Now, in Denver, he enters a backfield full of talent like the ones he inhabited at American Heritage and Alabama. With cornerbacks Kyle Fuller, Ronald Darby and Bryce Callahan the Broncos were considered one of the league's better secondaries even without Surtain.
The rookie will have to fight to get on the field.
"I think he fits in very well there," Wilson said. "I think it's going to be awesome to have Pat around a Justin Simmons, pick up things from Kyle Fuller... I think it's a great situation for him to walk in to. You do have those veteran guys there, so it may stop you from being a starter Day 1, but that's not always a bad thing. You're learning from some really good guys."
Wilson said Surtain doesn't worry about things like playing time or how he'll fit in. He's going to worry about being the best corner he can be.
“I let my play do the talking. I focus on the main thing,” Surtain said. “Going into the game, my preparation and focus helps me play at a high level.”
Surtain has never been one to be fazed by a little pressure and that won't change in Denver.
"Like I said, he's unflappable. Things go wrong, he doesn't get too down. Things go great, he's not off the wall," Wilson said. "He's the kind of guy you want as your pilot. You don't really want your pilot coming out of the cockpit saying 'I'm going to land this plane like no one's ever landed a plane before.' That might make you a little nervous. He's not like that."
And while some expected the Broncos to take a different player Thursday night, those who know Surtain believe he's worth the high draft pick.

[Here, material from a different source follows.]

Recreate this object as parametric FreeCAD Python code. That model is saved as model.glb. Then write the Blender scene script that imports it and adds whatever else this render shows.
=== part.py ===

"I wouldn't be surprised if Pat is an outstanding player like many expect him to be," Wilson said. "Last night was like the first of many steps of dreams coming true. First, you win that state championship. Then you are having signing day, you sign with the No. 1 team in the country. Then you win the national championship at Alabama. Then you're on TV getting drafted. Now it's becoming a common thing. Then the next is the Super Bowl and then after that, the gold jacket ceremony. And there aren't better people who that should happen to."